How digital learning can help
Learning and expanding on skills is an effective pathway toward employee empowerment. Learning helps employees become better versed and prepared in their fields. In turn, these employees can become continuous learners, ever growing, and sharing their new skills and knowledge with others in the organisation.
There are a number of actions leaders can take to help empower employees through Invest in a comprehensive digital learning library to support talent development, individual learning needs and internal development initiatives. Off the shelf digital learning programmes such as Aspire help employees accelerate their skills development building on current knowledge, and following prescribed learning paths to future roles.
Aspire - skills development acceleration
Encourage your employees to engage in self-directed learning and self-assessment. Allowing people to learn skills they are motivated to master at their own pace, results in a more motivated learning experience. Options to work from home or flexible working is a good example of this.

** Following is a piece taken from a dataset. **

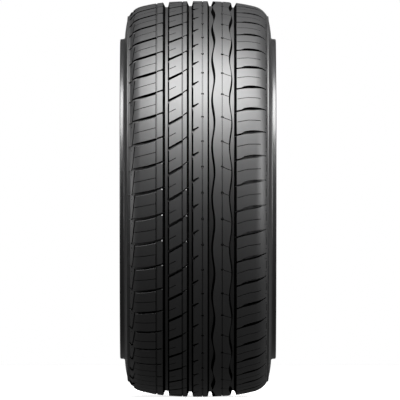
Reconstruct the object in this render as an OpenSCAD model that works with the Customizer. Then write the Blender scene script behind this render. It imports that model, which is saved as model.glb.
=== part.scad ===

Self-assessment encourages individual employees to take charge of their own professional development, monitoring their own progress, and motivating them to take control of their professional advancement. All of this is facilitated by creating a culture of continuous learning. Be open with your team about what drives you, and how you apply your new knowledge and skills. Let others see what you see, that the investment in learning is worth it.
Then, encourage others to apply the knowledge and skills they learn. This helps promote lifelong learning, and spreads the passion. Foster a culture of community learning and a growth mindset of innovation, flexibility, and adaptability. Provide access to learning resources, and the time to use them.